In 1851, the first log cabin was erected by Alfred Plummer and Charles Bachelder, single men who had been passengers aboard the George Emery. Plummer and Bachelder’s settlement was followed by that of two businessmen, Francis W. Pettygrove and Loren B. Hastings. Pettygrove had moved to Oregon Territory in 1843, co-founding the city of Portland. He and Hastings moved together to California in 1849 to sell supplies to gold seekers during the Gold Rush. Together, all four men decided to create a partnership and form a town in Port Townsend in 1852. Plummer, Pettygrove, and Hastings opened a trading post and fish business from a warehouse, establishing the first commercial enterprise in town. More settlements followed, and soon members of the Klallam tribe were asking to be compensated for the land that was being taken. By 1852, there were three families and fifteen men living in Port Townsend, as relations with the Klallam grew tenser.

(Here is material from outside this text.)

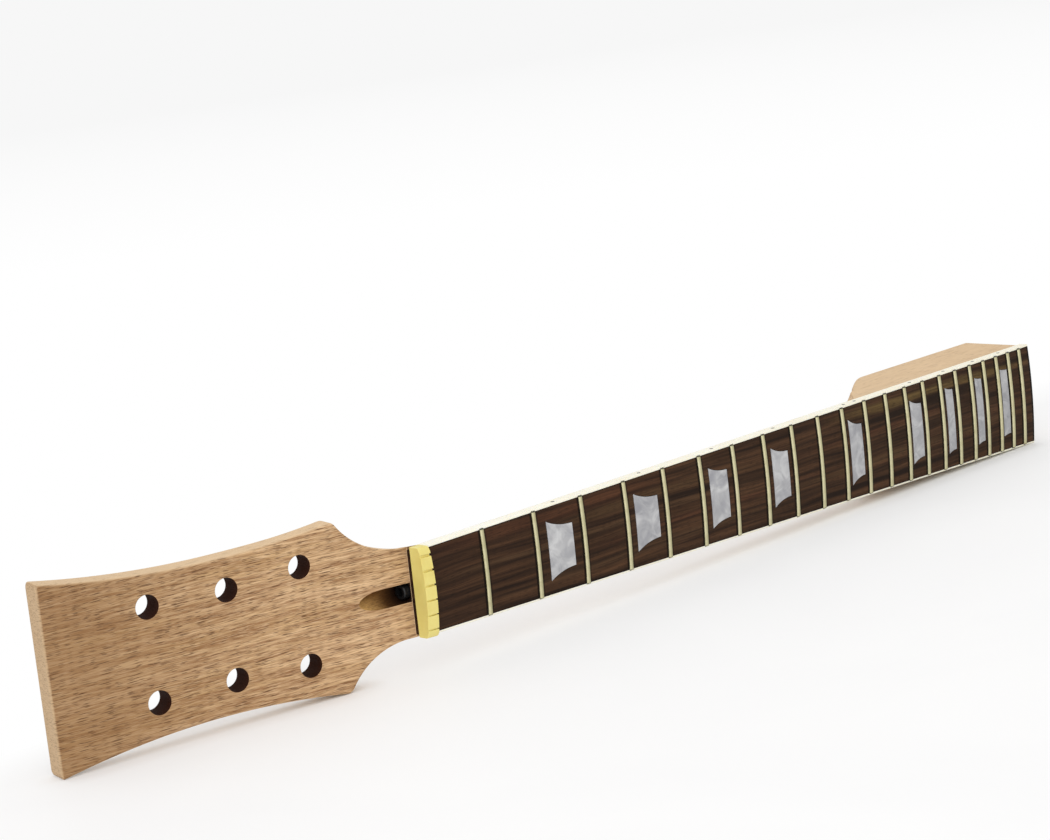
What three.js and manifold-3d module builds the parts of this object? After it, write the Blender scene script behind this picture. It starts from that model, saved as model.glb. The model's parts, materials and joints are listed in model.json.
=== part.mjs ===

Around the same time, on December 22, 1852, Jefferson County was incorporated into Oregon Territory and Port Townsend was named the county seat, but it is disputed if Port Townsend was even legally a town. The first plat was filed in 1856, although the first legal claims were made in 1852 and some sources argue there were plats made in the same year. By March 1853, Washington Territory was created and in 1854 the Puget Sound Customs Collection District moved from Olympia to Port Townsend. As a stopping point for shipping, the town soon blossomed.
Selected by the territorial government as the principal port of entry for Puget Sound shipping in 1854, the city thrived despite that designation shifting to Port Angeles, further to the west, from 1862 to 1866. As the port of entry, all ships had to harbor in town for inspection, and local industry thrived on the maritime business. Locals soon envisioned Port Townsend as the major “city of Puget Sound” and optimists were calling it “Key City” or even the “New York of the West.” In 1858, the first general store was opened by German immigrant David C. H. Rothschild. By 1860, with 264 people, Port Townsend had already become the seventh-most populated town in all of Washington Territory.
The Civil War slowed the economy, but maritime activities together with agriculture and logging kept Port Townsend commercially afloat. By the 1870s, there were rumors of connecting the town to larger cities via railroad, and a building boom ensued despite the Northern Pacific Railroad ultimately ignoring the advice of James Swan (agent and secretary to territorial governor Isaac Stevens) and choosing Tacoma for its railroad line terminus in 1890. Still, between 1880 and 1890, the population increased by over 400 percent to more than 7,000 people, and the dream of a railroad did not die. The hope for a railroad inspired a flurry of investment and construction, particularly in the last years of the 1880s, and it is this period that characterizes the built environment of present-day Port Townsend. Buildings of nearly every style common to the nineteenth-century American West, from the Richardsonian Romanesque to the Queen Anne, were erected in Port Townsend, and for every imaginable building type. Very few buildings were designed by professional architects; most were designed by carpenter-builders whose variegated and occasionally idiosyncratic architectural touches suggest they may not always have been working from stock plans or pattern books. An open-air vernacular museum of late-nineteenth-century architectural styles is still very much intact on the streets of Port Townsend, even if many of the buildings did not enjoy the immediate economic prosperity their developers or builders imagined for them.
The Panic of 1893 finally ended hopes for a railroad line in Port Townsend altogether. The collapse of the Oregon Improvement Company, which had promised to bring the Union Pacific Railroad to Port Townsend, together with the growth of Seattle and Tacoma as competing port cities, sent Port Townsend’s population spiraling into rapid decline. A quarter of the population left Port Townsend in the ensuing decade, and the downtown streets and residential areas were left with several impressive commercial structures, civic buildings, and residences that were only partly occupied or empty. For the much of the early twentieth century, the town featured little commercial activity, and in 1913, Seattle wrested the title of the state’s official “Port of Entry” from Port Townsend. In 1927, the town’s population made a brief comeback when Crown Zellerbach Corporation built a kraft paper plant on the town’s outskirts. Today this corporation remains the largest employer in the area.
Because of the relatively short timeframe in which Port Townsend prospered and fell and no major economic boon allowed for urban expansion, reconstruction, or renewal for the next 100 years, its many Victorian-era homes and commercial buildings have been left largely untouched. The relative lack of economic progress and its small population (Port Townsend had 9,255 people in 2014) has allowed for the preservation of the city’s historic architectural stock. This took effort, however. In the early 1960s, community members began to realize the benefit of Port Townsend’s existing built environment. The first “Homes Tour” took place in 1963, featuring only one home, the Saunders House. Planners expected a couple hundred spectators at most, but over 2,000 showed up. The Homes Tour expanded and became a popular annual tradition. By 1970, the city government, the Port of Port Townsend, and smaller community groups within the city began to work to gain recognition for its historic properties. This led to an area roughly bounded by Scott, Walker, Taft, and Blaine streets and the waterfront to be designated as a National Register Historic District in 1977, although more than twenty-five individual properties and sites have been listed beyond the district.
In addition to a specialty boat-building industry and the paper mill, the economy of the city today largely relies upon tourism that has been spurred, in part, by historic preservation. In 2000, Port Townsend was awarded the Great American Main Street Award for its preservation-based economic revitalization efforts.